Donors can also use the private foundation as a proving ground for children and grandchildren as they learn to take greater responsibility with their family's wealth. “Even the youngest generations can marshal grants to some degree,” said Page Eberstadt Snow, chief marketing and philanthropic officer at Foundation Source.
TAX NITTY GRITTY
Potential donors should expect to spend more time with their attorneys, advisers and accountants — not just their family members — to figure out the tax and legal difficulties that may arise.
Ronni Davidowitz, chair of the New York trusts and estate department at Katten Muchin Rosenman, said that clients should be ready to have a minimum of $3 million to $5 million to fund their private foundation, because if the sums are too low, then it makes little economic sense to use this vehicle, considering the related costs of setting it up.
Further, small private foundations are under scrutiny in New York State, where the state attorney general wants to discourage tiny foundations that will be more likely to run afoul of good operating governance, Ms. Davidowitz said. “You'll wind up with certain expenses, and if the fund is too small, then these expenses loom large in comparison to the size of the fund,” she added.
Private foundations must be registered with state agencies where they're based. This could be with the state's attorney general, secretary of state or department of justice. These foundations are also expected to file reports with that regulatory body.
There's also a federal component to the filing requirements. Form 990-PF must be filed with the IRS (and state regulators), as does Form 1023, a form that organizations use to apply for tax-exempt status under section 501(c)(3).
Be ready to seek legal help, too. An attorney will need to draft the governing document that sets the rules for the private foundation, said Ms. Kroch.
Advisers and accountants getting into the mix need to be aware of the rules that apply to private foundations, such as the requirement that the foundation make a minimum distribution of 5% of its assets and the fact that private foundations can't participate in self-dealing or enter into transactions where there are conflicts of interest.
At the heart of it all, donors need to keep their families in the loop when it comes to making a private foundation part of an estate plan. Clients probably don't want to surprise their survivors who find out years later that the money they thought they would inherit is earmarked for a private foundation.

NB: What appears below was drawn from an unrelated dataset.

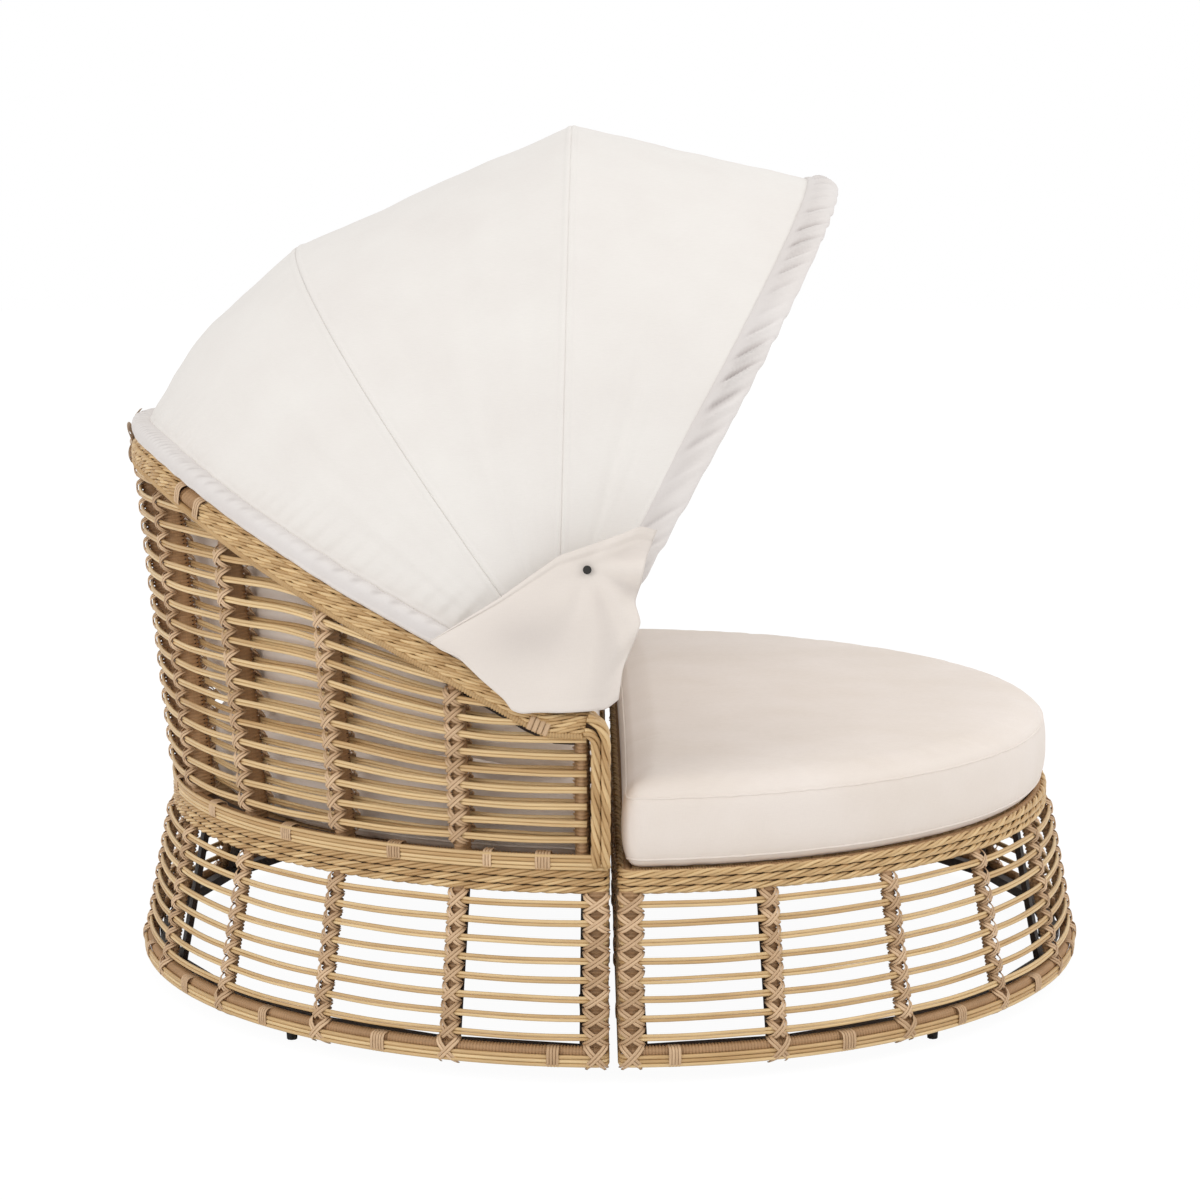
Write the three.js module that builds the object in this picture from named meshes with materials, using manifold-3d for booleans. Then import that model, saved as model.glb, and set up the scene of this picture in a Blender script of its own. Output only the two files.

“The sad thing is when you disappoint family members who were expecting to get the money and — surprise! — your parents wanted to create a foundation and they didn't tell you,” said Ms. Kroch. “Even a testamentary plan for a foundation is worthwhile: Can I give some guidance and let the family in on it, even if it isn't heavily funded yet?”
“You want to have this conversation before it happens,” she added. “Lay the seeds for a happy situation, not a contentious one.”